# DATA LINES

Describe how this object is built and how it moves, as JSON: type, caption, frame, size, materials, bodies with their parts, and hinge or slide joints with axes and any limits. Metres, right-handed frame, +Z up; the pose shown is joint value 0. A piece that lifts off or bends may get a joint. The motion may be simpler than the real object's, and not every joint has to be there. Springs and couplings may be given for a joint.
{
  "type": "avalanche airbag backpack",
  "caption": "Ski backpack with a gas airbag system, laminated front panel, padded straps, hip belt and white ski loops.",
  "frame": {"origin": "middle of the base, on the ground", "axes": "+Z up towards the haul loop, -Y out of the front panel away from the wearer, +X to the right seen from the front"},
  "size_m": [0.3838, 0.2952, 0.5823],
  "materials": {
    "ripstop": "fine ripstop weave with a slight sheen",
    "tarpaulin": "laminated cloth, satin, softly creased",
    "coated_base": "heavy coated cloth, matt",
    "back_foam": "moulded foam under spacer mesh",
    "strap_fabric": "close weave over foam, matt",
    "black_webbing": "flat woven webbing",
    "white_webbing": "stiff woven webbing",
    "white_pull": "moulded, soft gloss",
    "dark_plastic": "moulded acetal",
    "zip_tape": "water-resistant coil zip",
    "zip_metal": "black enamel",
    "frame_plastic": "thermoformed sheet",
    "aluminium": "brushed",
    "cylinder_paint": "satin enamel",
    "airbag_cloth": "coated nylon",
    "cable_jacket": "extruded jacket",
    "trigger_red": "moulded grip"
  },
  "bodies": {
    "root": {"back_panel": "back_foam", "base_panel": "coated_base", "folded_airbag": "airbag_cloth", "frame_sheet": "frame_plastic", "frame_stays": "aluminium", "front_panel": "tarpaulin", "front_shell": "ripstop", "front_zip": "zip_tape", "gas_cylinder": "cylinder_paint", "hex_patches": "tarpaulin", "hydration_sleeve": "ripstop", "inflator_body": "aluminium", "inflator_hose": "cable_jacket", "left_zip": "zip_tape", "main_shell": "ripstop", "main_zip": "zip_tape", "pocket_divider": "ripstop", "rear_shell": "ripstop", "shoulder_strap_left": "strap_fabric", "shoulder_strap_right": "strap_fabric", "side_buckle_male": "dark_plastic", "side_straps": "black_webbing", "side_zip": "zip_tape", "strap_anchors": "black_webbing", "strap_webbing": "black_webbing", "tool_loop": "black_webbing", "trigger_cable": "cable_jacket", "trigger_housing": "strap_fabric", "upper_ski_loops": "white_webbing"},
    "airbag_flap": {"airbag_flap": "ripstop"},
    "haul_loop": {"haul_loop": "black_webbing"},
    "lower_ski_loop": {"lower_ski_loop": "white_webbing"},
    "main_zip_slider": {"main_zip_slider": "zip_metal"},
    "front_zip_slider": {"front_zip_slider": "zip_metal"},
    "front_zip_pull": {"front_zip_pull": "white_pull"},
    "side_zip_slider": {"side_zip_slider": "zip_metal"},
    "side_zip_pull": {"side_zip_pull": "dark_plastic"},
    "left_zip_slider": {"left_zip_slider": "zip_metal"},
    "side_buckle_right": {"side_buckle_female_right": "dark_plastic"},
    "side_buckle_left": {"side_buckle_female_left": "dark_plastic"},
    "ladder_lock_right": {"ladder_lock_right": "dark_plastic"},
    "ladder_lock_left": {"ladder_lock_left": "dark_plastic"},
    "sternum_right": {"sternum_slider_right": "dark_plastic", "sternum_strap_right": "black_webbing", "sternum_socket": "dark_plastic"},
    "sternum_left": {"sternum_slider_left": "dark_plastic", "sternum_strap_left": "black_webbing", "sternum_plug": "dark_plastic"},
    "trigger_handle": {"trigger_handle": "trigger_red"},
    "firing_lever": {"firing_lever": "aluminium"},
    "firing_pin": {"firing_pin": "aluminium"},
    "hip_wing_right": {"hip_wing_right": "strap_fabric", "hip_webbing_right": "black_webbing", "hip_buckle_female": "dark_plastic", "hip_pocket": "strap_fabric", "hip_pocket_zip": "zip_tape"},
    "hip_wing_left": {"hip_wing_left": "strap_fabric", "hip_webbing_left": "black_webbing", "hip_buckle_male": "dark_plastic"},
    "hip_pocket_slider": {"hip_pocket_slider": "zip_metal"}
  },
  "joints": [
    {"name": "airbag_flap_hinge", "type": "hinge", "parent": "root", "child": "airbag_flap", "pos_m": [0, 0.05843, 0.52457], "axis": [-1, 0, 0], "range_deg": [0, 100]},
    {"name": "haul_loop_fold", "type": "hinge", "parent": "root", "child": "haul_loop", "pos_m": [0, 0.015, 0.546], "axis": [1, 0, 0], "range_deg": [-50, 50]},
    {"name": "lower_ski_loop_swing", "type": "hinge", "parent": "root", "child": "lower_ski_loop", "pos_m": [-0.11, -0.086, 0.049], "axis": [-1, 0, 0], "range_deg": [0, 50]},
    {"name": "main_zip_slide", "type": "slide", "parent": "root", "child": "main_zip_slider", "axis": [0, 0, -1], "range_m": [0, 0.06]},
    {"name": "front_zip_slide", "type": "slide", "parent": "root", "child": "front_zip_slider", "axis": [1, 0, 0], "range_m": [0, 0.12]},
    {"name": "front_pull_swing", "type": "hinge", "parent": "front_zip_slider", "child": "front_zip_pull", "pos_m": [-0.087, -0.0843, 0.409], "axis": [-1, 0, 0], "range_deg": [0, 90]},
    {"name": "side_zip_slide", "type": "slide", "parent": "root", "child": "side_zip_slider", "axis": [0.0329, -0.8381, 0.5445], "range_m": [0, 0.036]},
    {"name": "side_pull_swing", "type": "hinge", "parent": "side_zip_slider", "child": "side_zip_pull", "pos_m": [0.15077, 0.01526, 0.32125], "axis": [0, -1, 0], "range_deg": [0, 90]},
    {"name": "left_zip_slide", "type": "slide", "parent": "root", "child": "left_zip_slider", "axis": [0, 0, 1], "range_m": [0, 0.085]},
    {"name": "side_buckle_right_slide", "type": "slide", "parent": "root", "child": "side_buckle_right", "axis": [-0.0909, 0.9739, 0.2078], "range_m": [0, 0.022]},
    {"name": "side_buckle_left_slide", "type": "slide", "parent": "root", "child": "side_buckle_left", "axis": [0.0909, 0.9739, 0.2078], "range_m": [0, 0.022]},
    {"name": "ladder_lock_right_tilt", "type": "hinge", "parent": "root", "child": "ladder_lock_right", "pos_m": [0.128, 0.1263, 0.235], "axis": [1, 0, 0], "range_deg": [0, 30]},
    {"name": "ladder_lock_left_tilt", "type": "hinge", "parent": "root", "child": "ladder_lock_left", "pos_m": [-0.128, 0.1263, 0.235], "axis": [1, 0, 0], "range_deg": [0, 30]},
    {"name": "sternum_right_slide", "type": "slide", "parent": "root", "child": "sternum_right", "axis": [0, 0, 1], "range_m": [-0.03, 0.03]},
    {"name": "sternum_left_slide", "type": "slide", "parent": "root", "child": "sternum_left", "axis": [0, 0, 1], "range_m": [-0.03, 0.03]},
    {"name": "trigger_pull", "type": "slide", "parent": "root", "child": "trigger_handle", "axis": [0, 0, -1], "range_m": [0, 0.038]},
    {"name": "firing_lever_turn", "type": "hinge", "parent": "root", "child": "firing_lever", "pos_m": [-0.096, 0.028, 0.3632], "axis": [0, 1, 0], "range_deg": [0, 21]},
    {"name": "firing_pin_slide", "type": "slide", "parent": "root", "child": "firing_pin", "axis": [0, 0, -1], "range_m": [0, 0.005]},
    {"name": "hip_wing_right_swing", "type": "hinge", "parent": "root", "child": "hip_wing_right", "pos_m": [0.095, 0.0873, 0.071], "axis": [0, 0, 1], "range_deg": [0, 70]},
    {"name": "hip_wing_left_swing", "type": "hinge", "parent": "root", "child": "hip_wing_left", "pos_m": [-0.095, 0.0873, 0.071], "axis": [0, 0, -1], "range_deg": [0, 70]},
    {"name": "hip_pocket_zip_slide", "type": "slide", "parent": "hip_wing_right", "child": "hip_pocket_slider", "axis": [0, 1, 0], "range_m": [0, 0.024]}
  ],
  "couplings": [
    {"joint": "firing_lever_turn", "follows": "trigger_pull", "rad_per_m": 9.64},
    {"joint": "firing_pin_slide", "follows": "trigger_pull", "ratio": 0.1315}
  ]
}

# THE EXERCISE
Filter the data, keeping only the lines that contain "axes".

# RESPONSE TO THE EXERCISE
Describe how this object is built and how it moves, as JSON: type, caption, frame, size, materials, bodies with their parts, and hinge or slide joints with axes and any limits. Metres, right-handed frame, +Z up; the pose shown is joint value 0. A piece that lifts off or bends may get a joint. The motion may be simpler than the real object's, and not every joint has to be there. Springs and couplings may be given for a joint.
  "frame": {"origin": "middle of the base, on the ground", "axes": "+Z up towards the haul loop, -Y out of the front panel away from the wearer, +X to the right seen from the front"},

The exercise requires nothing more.